What American movie studios needs is a new source of revenue. They found a good chunk of it abroad; foreign markets now account for about 60% of total theatrical revenue. Their money is as good as ours, even in Euros, and even if it means that the U.S. is now outsourcing its movie audience. The billions in China and India are inching up to the middle class and seeing more pictures. Better yet, for the bean-counters, they’re seeing Hollywood pictures. Check out the familiar titles on Box Office Mojo’s list of the 10 top-grossing movies, worldwide:

  1. Harry Potter and the Deathly Hallows Part 2, $1,328.1 million
  2. Transformers: Dark of the Moon, $1,123.7 million
  3. Pirates of the Caribbean: On Stranger Tides, $1,043.9 million
  4. Kung Fu Panda 2, $665.7 million
  5. The Twilight Saga: Breaking Dawn Part 1, $657.7 million
  6. Fast Five, $626.1 million
  7. The Hangover Part II, $581.5 million
  8. The Smurfs, $562.5 million
  9. Cars 2, $559.9 million
  10. Rio, $484.6 million

Note that four of the worldwide winners were animated features. That’s why there will be a fourth Ice Age next July, and might be a second Adventures of Tintin. The CGI adaptation of Hergé’s comic-book classics had grossed a middling $63.7 million in North America as of Wednesday, but has earned a Tintinastic $269 million abroad; producer Peter Jackson may make good on his plan to direct a sequel. The Smurfs, based on another European book franchise, pulled in nearly three times as much abroad ($420 million) as it did in North America ($142.6 million). Kung Fu Panda 2 two tripled its domestic gross in foreign climes, and Cars 2 nearly doubled its stateside take.

Do foreigners ever go to their own movies? The good news is: Yes. The bad news: local megahits seem to be broad comedies of the Sandler stripe. Intouchables (Untouchables), pairing a stuffy Frenchman with a crafty-innocent African, has been No. 1 at the French box office for nine weeks straight, grossing more than $150 million — three times Tintin’s impressive total. The year’s No. 2 film in France was another odd-couple comedy, Nothing to Declare, which earned $75 million. In Spain, 24 of the year’s top 25 hits were financed by Hollywood, but the No. 1 film was home-grown: Torrente 4, latest in a raucous comedy detective series written and directed by its star, Santiago Segura.

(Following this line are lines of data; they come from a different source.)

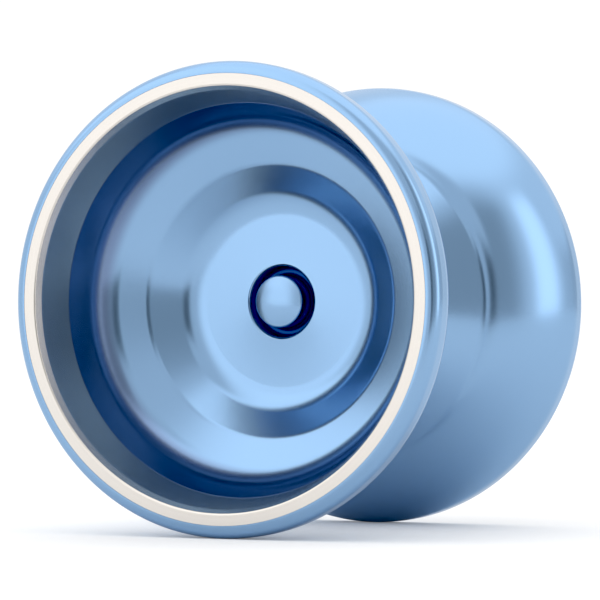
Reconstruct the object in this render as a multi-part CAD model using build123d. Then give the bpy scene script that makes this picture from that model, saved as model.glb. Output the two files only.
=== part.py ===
"""Two-metal yo-yo on a ball bearing, as the separate pieces that it comes apart into.

The axle lies along Y and the origin is the middle of the string gap. The near half is on the -Y
side and the far half on the +Y side. Outlines are points (radius, distance from the middle plane),
turned about the axle line. All lengths are in millimetres and all angles in degrees.
"""

from build123d import *
import os
from math import atan2, cos, hypot, radians, sin, tan

# Overall size
BODY_DIAMETER = 56.0
BODY_WIDTH = 45.64

# Ball bearing: inch size 1/4 x 1/2 x 3/16
BEARING_BORE = 6.35
BEARING_DIAMETER = 12.70
BEARING_WIDTH = 4.763
BALL_COUNT = 8
BALL_DIAMETER = 1.984
BALL_CLEARANCE = 0.015
RACE_GROOVE_DEPTH = 0.30
RACE_CHAMFER = 0.2
CAGE_SIDE_CLEARANCE = 0.22
CAGE_BACK_WALL = 0.40
CAGE_PRONG_LENGTH = 0.55
POCKET_CLEARANCE = 0.06
SHIELD_THICKNESS = 0.20
SHIELD_BORE_CLEARANCE = 0.12
SHIELD_SEAT_DEPTH = 0.25
SHIELD_SINK = 0.53
SNAP_RING_WIDTH = 0.28
SNAP_RING_HEIGHT = 0.42
SNAP_RING_OPENING = 1.2

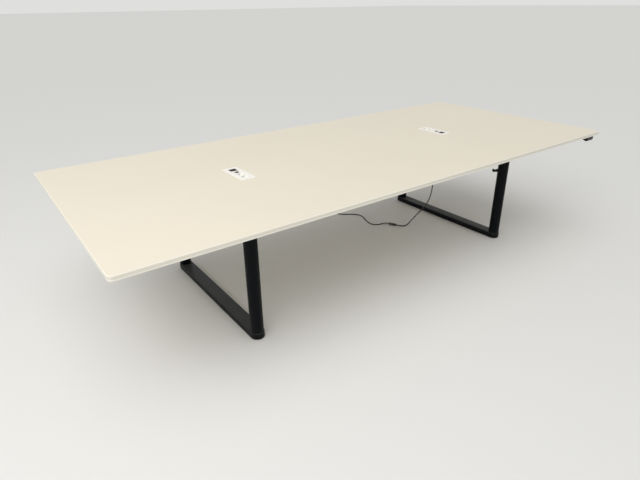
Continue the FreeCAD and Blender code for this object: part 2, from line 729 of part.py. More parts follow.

Eyyvah Eyvah 2 was at the top of the pops in Turkey; this sequel to a comedy about a portly clarinet player and his blond fiancée earned $20.5 million, nearly twice any other film released in Turkey last year (Pirates 4 did $7.1 million). The biggest local hit in Germany was the family comedy Kokowääh (Deutschland baby-talk for coq au vin), a showcase for its writer, director and leading man Til Schweiger, as a playboy who finds he has an eight-year-old child (Schweiger’s own daughter Emma). If you wondered why Schweiger was the one foreign-language actor included in the “all-star” cast of Hollywood’s New Year’s Eve, wonder no more.

The Brits speak our language, sort of, but even their moviegoers need local heroes, or antiheroes. The year’s third highest-grossing film in the U.K., at $71.2 million, was The Inbetweeners Movie, a spinoff of the popular TV show (aired here on BBC America) about four young layabouts. A blogger’s review of the film on the Internet Movie Database says it all: “If your a fan of p*ss, puke, small c*cks and of course The Inbetweeners [TV series], you’re going to love this.”

Sounds like just the thing for a blockbuster Hollywood remake. Might the industry find its happy ending in The Inbetweeners Go to America? They could pair up with the Bridesmaids.